Work to do
In how many lines of the data does the word "with" appear? Give the number by itself.

═════ Given records

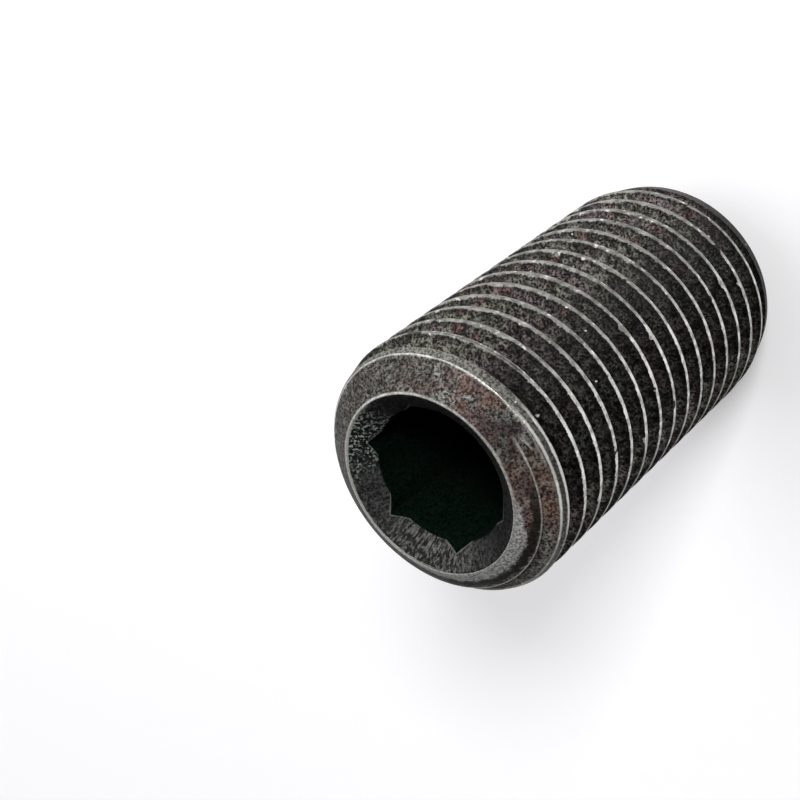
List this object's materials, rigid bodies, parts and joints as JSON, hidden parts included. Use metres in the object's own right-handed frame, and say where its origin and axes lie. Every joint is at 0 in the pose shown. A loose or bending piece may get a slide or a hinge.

══════════
═════ Given records

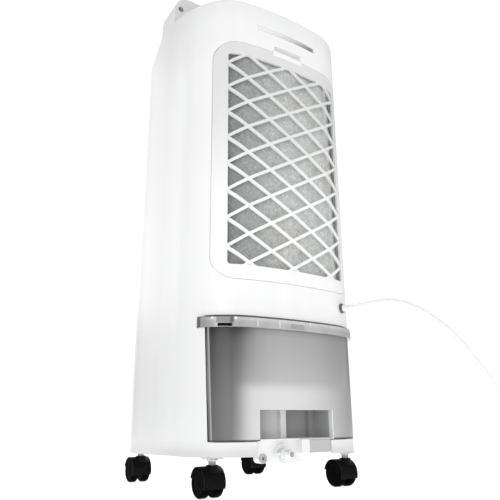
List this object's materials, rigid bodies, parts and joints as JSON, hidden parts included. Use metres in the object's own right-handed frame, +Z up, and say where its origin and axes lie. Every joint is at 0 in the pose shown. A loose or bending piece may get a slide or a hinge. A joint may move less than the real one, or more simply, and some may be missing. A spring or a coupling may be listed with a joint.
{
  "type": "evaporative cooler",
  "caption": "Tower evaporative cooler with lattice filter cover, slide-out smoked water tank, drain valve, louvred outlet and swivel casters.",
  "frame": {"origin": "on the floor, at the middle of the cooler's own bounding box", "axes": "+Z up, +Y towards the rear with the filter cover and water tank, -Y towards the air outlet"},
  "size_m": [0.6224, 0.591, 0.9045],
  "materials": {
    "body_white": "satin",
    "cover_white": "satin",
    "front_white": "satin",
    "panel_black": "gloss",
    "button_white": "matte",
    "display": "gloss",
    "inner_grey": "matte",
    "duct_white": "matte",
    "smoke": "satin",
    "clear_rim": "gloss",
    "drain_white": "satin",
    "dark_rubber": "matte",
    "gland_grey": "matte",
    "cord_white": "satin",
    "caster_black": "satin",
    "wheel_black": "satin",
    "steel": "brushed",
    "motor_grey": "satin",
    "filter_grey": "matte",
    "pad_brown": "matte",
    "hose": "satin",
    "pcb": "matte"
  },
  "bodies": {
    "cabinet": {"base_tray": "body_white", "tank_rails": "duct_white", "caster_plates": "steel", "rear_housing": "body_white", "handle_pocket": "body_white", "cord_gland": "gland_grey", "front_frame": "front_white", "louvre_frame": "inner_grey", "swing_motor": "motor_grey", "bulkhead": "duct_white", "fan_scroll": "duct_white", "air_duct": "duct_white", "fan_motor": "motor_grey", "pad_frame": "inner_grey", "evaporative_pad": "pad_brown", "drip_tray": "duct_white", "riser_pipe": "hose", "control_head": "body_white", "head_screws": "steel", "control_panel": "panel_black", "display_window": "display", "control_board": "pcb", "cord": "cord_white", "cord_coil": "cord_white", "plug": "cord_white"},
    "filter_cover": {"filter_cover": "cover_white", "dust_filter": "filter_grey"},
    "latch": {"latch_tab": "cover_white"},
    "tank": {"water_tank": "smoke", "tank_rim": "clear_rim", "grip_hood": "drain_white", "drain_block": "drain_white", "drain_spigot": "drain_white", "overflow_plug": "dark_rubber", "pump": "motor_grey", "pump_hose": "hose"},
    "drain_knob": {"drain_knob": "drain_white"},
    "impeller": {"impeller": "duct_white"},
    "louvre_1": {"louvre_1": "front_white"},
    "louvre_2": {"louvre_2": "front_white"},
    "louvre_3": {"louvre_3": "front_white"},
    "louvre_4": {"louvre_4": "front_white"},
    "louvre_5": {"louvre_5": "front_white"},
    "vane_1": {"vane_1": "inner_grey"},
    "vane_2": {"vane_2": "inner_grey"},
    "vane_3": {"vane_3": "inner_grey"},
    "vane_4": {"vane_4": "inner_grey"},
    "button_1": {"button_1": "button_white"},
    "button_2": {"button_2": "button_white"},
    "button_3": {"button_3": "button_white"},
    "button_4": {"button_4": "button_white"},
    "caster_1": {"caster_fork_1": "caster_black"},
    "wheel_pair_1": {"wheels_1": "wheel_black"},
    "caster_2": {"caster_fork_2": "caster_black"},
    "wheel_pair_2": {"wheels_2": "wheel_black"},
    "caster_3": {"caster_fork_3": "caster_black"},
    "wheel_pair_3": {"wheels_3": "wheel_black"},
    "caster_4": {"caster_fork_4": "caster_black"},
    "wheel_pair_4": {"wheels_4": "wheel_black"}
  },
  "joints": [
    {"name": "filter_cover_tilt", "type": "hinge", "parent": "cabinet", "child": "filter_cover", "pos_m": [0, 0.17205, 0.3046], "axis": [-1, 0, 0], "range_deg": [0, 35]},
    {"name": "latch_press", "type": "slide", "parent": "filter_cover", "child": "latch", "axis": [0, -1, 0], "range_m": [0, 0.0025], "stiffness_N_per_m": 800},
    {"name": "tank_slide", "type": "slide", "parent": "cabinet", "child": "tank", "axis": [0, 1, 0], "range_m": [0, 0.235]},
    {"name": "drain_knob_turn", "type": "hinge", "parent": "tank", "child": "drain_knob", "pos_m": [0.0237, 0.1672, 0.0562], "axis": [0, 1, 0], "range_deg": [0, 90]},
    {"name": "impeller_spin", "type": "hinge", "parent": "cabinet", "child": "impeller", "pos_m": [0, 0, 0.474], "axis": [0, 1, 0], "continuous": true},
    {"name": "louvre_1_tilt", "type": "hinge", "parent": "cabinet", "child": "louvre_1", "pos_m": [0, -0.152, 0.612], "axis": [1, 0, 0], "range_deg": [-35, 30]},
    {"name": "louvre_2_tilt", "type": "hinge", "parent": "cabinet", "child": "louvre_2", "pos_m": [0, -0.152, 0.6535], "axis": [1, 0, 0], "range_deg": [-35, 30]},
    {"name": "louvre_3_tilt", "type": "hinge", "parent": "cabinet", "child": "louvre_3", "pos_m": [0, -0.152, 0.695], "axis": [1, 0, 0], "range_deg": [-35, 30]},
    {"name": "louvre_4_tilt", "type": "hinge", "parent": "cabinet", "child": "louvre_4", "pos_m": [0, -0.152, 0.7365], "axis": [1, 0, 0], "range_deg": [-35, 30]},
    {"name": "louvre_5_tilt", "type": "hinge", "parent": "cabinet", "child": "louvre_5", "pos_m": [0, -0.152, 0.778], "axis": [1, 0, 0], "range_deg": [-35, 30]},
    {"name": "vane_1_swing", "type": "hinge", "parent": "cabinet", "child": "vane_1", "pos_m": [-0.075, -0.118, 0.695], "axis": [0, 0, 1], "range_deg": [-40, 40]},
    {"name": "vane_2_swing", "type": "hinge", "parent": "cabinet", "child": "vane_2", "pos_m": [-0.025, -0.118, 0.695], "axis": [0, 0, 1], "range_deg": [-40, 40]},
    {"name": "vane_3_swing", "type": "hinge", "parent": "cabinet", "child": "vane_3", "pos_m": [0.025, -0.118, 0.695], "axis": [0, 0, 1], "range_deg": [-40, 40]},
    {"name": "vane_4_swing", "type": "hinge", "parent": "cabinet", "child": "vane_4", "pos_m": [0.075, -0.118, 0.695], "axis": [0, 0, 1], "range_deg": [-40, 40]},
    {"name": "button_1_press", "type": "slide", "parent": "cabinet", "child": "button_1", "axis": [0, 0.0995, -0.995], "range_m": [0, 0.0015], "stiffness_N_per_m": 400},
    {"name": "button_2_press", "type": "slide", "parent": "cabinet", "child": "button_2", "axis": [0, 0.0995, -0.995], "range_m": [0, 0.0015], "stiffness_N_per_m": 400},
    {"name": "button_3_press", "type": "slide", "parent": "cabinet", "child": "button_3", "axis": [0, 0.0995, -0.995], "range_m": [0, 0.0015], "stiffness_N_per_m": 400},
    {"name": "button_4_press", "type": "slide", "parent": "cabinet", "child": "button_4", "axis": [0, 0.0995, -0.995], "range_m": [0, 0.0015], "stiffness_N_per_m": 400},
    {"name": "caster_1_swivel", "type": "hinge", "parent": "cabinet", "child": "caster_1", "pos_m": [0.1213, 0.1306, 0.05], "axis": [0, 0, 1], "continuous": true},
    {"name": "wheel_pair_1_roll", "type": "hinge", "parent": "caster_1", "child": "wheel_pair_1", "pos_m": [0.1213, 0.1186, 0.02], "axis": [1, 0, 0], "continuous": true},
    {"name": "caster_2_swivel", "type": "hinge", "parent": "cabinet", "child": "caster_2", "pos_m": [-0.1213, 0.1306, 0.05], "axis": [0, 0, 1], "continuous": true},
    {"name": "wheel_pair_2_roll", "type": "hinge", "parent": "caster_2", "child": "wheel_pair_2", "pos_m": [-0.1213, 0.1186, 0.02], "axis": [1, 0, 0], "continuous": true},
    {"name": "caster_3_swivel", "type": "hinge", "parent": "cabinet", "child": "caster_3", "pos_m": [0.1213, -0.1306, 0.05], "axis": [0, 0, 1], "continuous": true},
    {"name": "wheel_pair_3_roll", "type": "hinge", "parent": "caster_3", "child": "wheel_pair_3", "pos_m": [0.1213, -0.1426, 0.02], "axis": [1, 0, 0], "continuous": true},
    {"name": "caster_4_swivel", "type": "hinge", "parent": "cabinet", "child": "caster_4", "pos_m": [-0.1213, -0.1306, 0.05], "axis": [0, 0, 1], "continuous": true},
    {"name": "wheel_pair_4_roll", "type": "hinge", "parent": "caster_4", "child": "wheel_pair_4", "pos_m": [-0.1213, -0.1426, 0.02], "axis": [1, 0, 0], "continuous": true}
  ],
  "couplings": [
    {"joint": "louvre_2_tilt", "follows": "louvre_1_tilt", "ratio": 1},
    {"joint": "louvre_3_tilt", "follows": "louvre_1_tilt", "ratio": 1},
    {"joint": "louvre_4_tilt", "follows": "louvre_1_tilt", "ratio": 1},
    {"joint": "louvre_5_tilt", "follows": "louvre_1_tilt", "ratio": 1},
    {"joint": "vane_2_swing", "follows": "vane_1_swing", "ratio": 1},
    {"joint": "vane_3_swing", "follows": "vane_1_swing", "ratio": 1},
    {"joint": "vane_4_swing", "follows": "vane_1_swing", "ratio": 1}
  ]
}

══════════
═════ Given records

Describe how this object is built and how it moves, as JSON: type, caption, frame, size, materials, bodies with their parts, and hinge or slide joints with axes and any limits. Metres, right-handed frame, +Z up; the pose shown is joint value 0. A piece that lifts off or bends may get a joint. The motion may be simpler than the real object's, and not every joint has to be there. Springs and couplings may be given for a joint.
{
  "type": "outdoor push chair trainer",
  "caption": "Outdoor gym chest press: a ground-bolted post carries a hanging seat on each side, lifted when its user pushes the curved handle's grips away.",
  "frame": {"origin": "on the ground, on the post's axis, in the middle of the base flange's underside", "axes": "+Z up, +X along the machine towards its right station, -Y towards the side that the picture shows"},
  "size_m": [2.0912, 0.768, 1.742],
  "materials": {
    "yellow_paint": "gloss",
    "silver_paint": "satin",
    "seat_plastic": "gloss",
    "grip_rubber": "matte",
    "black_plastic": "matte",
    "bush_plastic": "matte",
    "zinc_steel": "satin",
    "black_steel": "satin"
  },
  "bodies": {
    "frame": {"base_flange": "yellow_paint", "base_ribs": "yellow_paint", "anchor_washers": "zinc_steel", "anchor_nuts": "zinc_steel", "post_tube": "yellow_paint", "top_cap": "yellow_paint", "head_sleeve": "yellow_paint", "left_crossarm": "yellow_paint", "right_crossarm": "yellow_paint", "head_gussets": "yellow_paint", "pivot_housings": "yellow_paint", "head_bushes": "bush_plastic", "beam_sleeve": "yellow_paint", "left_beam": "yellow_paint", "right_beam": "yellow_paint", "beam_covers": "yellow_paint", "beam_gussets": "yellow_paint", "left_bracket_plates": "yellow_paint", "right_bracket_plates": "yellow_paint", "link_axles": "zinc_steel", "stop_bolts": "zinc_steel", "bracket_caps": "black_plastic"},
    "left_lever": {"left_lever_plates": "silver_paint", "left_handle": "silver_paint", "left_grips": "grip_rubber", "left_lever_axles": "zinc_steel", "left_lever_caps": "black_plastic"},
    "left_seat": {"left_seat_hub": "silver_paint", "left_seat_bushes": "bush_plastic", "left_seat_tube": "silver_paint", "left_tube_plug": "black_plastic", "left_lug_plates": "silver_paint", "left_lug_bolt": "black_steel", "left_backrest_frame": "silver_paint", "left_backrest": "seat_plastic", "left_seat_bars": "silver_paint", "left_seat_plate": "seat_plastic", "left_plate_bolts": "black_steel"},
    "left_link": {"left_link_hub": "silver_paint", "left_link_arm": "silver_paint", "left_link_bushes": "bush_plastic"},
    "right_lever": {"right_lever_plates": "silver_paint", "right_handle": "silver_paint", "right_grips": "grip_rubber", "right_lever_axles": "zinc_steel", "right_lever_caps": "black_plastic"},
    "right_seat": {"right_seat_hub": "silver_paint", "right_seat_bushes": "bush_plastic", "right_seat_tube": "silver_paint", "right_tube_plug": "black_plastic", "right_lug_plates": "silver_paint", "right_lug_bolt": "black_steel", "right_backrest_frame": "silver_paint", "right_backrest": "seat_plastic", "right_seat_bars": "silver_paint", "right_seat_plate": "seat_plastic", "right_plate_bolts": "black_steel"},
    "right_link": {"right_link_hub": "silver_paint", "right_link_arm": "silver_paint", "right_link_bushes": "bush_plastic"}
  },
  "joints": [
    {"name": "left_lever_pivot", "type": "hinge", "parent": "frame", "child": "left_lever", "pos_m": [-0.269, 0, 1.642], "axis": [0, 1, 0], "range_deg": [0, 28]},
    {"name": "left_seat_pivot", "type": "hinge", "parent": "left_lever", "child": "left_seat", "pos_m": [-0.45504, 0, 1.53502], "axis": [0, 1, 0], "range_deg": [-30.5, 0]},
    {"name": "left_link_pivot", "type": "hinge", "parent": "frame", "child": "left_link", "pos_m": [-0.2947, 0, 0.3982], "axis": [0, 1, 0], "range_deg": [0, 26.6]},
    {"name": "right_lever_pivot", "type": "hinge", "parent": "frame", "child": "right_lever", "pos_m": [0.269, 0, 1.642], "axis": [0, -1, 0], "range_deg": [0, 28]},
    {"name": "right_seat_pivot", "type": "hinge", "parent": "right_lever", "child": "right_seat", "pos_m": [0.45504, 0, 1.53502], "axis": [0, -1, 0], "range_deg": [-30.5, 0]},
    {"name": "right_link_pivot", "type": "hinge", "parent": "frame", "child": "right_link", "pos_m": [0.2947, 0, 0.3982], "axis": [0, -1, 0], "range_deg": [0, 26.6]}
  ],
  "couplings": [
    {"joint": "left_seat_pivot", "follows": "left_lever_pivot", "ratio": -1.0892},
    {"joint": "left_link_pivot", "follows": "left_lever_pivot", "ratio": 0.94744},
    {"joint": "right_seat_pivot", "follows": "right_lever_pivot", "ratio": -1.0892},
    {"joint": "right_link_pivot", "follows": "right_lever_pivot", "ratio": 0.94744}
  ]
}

══════════

Finished exercise
4